◆ PROBLEM DETAILS: Return all the data, word for word.

◆ DATA SHOWN:
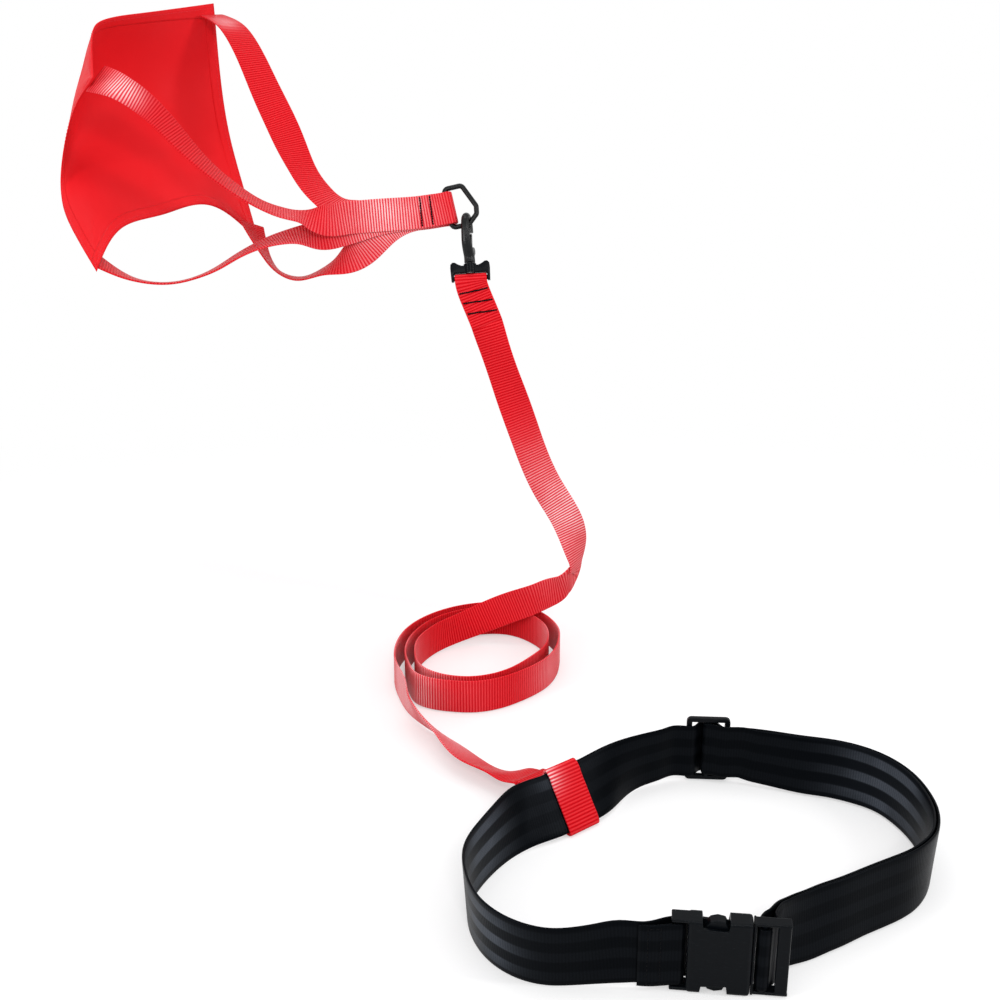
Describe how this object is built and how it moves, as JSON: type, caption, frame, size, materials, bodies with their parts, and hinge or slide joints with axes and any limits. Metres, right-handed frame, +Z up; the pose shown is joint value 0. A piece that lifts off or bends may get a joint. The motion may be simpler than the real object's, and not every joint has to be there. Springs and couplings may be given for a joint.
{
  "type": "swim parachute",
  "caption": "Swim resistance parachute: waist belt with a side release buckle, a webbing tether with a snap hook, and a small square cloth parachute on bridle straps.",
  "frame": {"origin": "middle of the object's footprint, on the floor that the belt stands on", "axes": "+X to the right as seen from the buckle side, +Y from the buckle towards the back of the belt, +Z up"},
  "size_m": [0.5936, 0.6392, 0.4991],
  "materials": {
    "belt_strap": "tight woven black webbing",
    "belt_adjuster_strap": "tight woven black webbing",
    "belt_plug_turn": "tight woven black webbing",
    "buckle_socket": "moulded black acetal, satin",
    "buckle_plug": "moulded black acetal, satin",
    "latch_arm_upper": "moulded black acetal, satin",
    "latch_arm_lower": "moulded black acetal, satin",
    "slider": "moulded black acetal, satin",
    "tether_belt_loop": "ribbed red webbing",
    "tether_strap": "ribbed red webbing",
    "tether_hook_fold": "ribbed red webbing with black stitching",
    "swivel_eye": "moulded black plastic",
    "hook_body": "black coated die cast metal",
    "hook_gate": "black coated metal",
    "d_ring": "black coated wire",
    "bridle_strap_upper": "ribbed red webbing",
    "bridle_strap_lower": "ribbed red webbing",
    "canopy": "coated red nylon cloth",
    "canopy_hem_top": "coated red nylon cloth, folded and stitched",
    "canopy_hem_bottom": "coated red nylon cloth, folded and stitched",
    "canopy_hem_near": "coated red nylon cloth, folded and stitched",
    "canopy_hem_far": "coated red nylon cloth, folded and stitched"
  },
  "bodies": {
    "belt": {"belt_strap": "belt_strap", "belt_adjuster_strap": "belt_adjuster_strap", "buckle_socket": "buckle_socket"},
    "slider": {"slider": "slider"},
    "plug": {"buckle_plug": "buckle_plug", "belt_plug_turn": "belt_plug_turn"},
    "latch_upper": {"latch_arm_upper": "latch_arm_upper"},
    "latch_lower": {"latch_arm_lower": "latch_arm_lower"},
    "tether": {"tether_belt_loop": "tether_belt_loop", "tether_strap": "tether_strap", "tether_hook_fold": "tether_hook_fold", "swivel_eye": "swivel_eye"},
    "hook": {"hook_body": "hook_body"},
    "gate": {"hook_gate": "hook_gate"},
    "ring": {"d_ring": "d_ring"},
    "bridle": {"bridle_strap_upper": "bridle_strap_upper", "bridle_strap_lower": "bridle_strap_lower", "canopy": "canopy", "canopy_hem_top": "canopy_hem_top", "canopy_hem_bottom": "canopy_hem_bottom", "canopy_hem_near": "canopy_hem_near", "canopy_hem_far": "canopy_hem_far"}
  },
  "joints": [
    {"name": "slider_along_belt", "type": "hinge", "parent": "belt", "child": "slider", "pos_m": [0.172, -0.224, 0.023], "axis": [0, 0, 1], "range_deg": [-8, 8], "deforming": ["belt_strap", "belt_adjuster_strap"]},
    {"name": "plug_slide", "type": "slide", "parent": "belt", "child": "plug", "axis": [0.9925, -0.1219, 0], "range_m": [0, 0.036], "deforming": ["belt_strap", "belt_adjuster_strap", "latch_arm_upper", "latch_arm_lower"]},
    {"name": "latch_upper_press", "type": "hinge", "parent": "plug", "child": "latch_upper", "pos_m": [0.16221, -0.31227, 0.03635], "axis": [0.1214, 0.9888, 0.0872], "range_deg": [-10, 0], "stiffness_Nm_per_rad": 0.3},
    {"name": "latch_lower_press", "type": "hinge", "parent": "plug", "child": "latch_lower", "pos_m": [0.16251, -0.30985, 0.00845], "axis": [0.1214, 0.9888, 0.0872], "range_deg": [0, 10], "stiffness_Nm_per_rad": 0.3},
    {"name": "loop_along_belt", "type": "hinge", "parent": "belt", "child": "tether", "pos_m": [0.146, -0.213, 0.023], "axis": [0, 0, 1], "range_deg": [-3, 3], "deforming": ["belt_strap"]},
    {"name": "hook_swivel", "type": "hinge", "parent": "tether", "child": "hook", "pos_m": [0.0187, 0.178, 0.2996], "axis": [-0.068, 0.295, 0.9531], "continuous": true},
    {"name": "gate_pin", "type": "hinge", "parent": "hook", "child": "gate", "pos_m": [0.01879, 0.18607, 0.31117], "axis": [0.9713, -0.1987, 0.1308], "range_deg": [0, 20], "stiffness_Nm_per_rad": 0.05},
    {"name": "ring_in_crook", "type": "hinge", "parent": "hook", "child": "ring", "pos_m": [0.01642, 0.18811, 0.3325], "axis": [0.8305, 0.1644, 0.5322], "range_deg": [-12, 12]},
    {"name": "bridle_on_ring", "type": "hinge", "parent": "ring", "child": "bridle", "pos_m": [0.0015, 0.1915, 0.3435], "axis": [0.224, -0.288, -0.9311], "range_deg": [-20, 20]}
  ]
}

◆ EXERCISE SOLUTION:
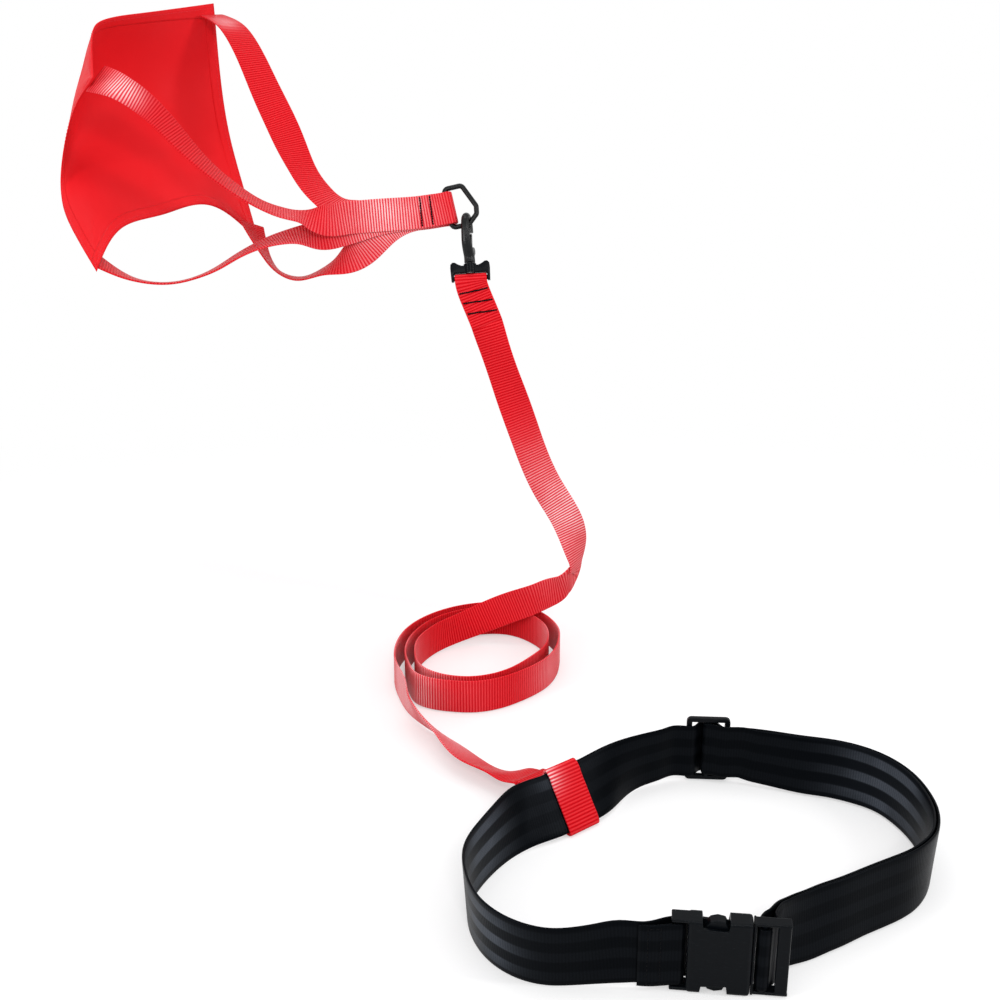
Describe how this object is built and how it moves, as JSON: type, caption, frame, size, materials, bodies with their parts, and hinge or slide joints with axes and any limits. Metres, right-handed frame, +Z up; the pose shown is joint value 0. A piece that lifts off or bends may get a joint. The motion may be simpler than the real object's, and not every joint has to be there. Springs and couplings may be given for a joint.
{
  "type": "swim parachute",
  "caption": "Swim resistance parachute: waist belt with a side release buckle, a webbing tether with a snap hook, and a small square cloth parachute on bridle straps.",
  "frame": {"origin": "middle of the object's footprint, on the floor that the belt stands on", "axes": "+X to the right as seen from the buckle side, +Y from the buckle towards the back of the belt, +Z up"},
  "size_m": [0.5936, 0.6392, 0.4991],
  "materials": {
    "belt_strap": "tight woven black webbing",
    "belt_adjuster_strap": "tight woven black webbing",
    "belt_plug_turn": "tight woven black webbing",
    "buckle_socket": "moulded black acetal, satin",
    "buckle_plug": "moulded black acetal, satin",
    "latch_arm_upper": "moulded black acetal, satin",
    "latch_arm_lower": "moulded black acetal, satin",
    "slider": "moulded black acetal, satin",
    "tether_belt_loop": "ribbed red webbing",
    "tether_strap": "ribbed red webbing",
    "tether_hook_fold": "ribbed red webbing with black stitching",
    "swivel_eye": "moulded black plastic",
    "hook_body": "black coated die cast metal",
    "hook_gate": "black coated metal",
    "d_ring": "black coated wire",
    "bridle_strap_upper": "ribbed red webbing",
    "bridle_strap_lower": "ribbed red webbing",
    "canopy": "coated red nylon cloth",
    "canopy_hem_top": "coated red nylon cloth, folded and stitched",
    "canopy_hem_bottom": "coated red nylon cloth, folded and stitched",
    "canopy_hem_near": "coated red nylon cloth, folded and stitched",
    "canopy_hem_far": "coated red nylon cloth, folded and stitched"
  },
  "bodies": {
    "belt": {"belt_strap": "belt_strap", "belt_adjuster_strap": "belt_adjuster_strap", "buckle_socket": "buckle_socket"},
    "slider": {"slider": "slider"},
    "plug": {"buckle_plug": "buckle_plug", "belt_plug_turn": "belt_plug_turn"},
    "latch_upper": {"latch_arm_upper": "latch_arm_upper"},
    "latch_lower": {"latch_arm_lower": "latch_arm_lower"},
    "tether": {"tether_belt_loop": "tether_belt_loop", "tether_strap": "tether_strap", "tether_hook_fold": "tether_hook_fold", "swivel_eye": "swivel_eye"},
    "hook": {"hook_body": "hook_body"},
    "gate": {"hook_gate": "hook_gate"},
    "ring": {"d_ring": "d_ring"},
    "bridle": {"bridle_strap_upper": "bridle_strap_upper", "bridle_strap_lower": "bridle_strap_lower", "canopy": "canopy", "canopy_hem_top": "canopy_hem_top", "canopy_hem_bottom": "canopy_hem_bottom", "canopy_hem_near": "canopy_hem_near", "canopy_hem_far": "canopy_hem_far"}
  },
  "joints": [
    {"name": "slider_along_belt", "type": "hinge", "parent": "belt", "child": "slider", "pos_m": [0.172, -0.224, 0.023], "axis": [0, 0, 1], "range_deg": [-8, 8], "deforming": ["belt_strap", "belt_adjuster_strap"]},
    {"name": "plug_slide", "type": "slide", "parent": "belt", "child": "plug", "axis": [0.9925, -0.1219, 0], "range_m": [0, 0.036], "deforming": ["belt_strap", "belt_adjuster_strap", "latch_arm_upper", "latch_arm_lower"]},
    {"name": "latch_upper_press", "type": "hinge", "parent": "plug", "child": "latch_upper", "pos_m": [0.16221, -0.31227, 0.03635], "axis": [0.1214, 0.9888, 0.0872], "range_deg": [-10, 0], "stiffness_Nm_per_rad": 0.3},
    {"name": "latch_lower_press", "type": "hinge", "parent": "plug", "child": "latch_lower", "pos_m": [0.16251, -0.30985, 0.00845], "axis": [0.1214, 0.9888, 0.0872], "range_deg": [0, 10], "stiffness_Nm_per_rad": 0.3},
    {"name": "loop_along_belt", "type": "hinge", "parent": "belt", "child": "tether", "pos_m": [0.146, -0.213, 0.023], "axis": [0, 0, 1], "range_deg": [-3, 3], "deforming": ["belt_strap"]},
    {"name": "hook_swivel", "type": "hinge", "parent": "tether", "child": "hook", "pos_m": [0.0187, 0.178, 0.2996], "axis": [-0.068, 0.295, 0.9531], "continuous": true},
    {"name": "gate_pin", "type": "hinge", "parent": "hook", "child": "gate", "pos_m": [0.01879, 0.18607, 0.31117], "axis": [0.9713, -0.1987, 0.1308], "range_deg": [0, 20], "stiffness_Nm_per_rad": 0.05},
    {"name": "ring_in_crook", "type": "hinge", "parent": "hook", "child": "ring", "pos_m": [0.01642, 0.18811, 0.3325], "axis": [0.8305, 0.1644, 0.5322], "range_deg": [-12, 12]},
    {"name": "bridle_on_ring", "type": "hinge", "parent": "ring", "child": "bridle", "pos_m": [0.0015, 0.1915, 0.3435], "axis": [0.224, -0.288, -0.9311], "range_deg": [-20, 20]}
  ]
}